## [DATA FOR PROCESSING]
· · ·
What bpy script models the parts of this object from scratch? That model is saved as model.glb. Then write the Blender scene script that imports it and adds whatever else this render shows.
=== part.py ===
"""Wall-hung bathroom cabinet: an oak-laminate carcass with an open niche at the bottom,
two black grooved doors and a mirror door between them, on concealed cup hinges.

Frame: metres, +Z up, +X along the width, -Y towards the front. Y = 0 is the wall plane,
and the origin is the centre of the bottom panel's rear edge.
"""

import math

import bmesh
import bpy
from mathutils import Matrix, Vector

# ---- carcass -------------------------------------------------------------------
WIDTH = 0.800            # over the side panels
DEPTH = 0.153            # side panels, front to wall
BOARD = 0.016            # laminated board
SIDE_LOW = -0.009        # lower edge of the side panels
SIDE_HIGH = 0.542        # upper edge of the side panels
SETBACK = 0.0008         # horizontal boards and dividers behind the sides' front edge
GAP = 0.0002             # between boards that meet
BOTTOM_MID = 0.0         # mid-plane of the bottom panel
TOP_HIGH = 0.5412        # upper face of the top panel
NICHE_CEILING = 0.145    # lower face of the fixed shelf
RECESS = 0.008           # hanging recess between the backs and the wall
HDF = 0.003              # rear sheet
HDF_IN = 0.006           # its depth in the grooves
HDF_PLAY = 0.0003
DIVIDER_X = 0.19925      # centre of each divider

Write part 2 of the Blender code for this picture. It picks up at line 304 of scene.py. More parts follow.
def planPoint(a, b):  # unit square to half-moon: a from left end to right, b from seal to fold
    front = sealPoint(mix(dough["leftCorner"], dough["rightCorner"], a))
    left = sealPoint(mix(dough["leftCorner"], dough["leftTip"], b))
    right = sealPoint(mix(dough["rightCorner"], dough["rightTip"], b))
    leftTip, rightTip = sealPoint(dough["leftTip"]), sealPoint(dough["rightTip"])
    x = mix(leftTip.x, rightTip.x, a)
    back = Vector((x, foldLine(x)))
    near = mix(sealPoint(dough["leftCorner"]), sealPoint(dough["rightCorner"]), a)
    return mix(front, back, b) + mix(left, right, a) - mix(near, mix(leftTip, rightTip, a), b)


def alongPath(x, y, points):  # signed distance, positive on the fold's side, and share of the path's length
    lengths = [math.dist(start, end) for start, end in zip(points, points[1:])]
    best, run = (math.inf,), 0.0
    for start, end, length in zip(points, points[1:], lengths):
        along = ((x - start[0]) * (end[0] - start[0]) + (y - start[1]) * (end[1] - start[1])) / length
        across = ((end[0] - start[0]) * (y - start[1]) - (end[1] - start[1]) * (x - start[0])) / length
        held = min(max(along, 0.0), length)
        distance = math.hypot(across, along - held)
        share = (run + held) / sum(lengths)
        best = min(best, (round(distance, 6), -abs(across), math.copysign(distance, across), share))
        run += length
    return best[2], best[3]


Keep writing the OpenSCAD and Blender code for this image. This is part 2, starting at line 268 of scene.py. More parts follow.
· · ·
## [EXERCISE AIM]
Return only the exact lines from the opening of the records through the line that contains "DIVIDER_X = 0.19925", both included.

## [THE SOLUTION]
What bpy script models the parts of this object from scratch? That model is saved as model.glb. Then write the Blender scene script that imports it and adds whatever else this render shows.
=== part.py ===
"""Wall-hung bathroom cabinet: an oak-laminate carcass with an open niche at the bottom,
two black grooved doors and a mirror door between them, on concealed cup hinges.

Frame: metres, +Z up, +X along the width, -Y towards the front. Y = 0 is the wall plane,
and the origin is the centre of the bottom panel's rear edge.
"""

import math

import bmesh
import bpy
from mathutils import Matrix, Vector

# ---- carcass -------------------------------------------------------------------
WIDTH = 0.800            # over the side panels
DEPTH = 0.153            # side panels, front to wall
BOARD = 0.016            # laminated board
SIDE_LOW = -0.009        # lower edge of the side panels
SIDE_HIGH = 0.542        # upper edge of the side panels
SETBACK = 0.0008         # horizontal boards and dividers behind the sides' front edge
GAP = 0.0002             # between boards that meet
BOTTOM_MID = 0.0         # mid-plane of the bottom panel
TOP_HIGH = 0.5412        # upper face of the top panel
NICHE_CEILING = 0.145    # lower face of the fixed shelf
RECESS = 0.008           # hanging recess between the backs and the wall
HDF = 0.003              # rear sheet
HDF_IN = 0.006           # its depth in the grooves
HDF_PLAY = 0.0003
DIVIDER_X = 0.19925      # centre of each divider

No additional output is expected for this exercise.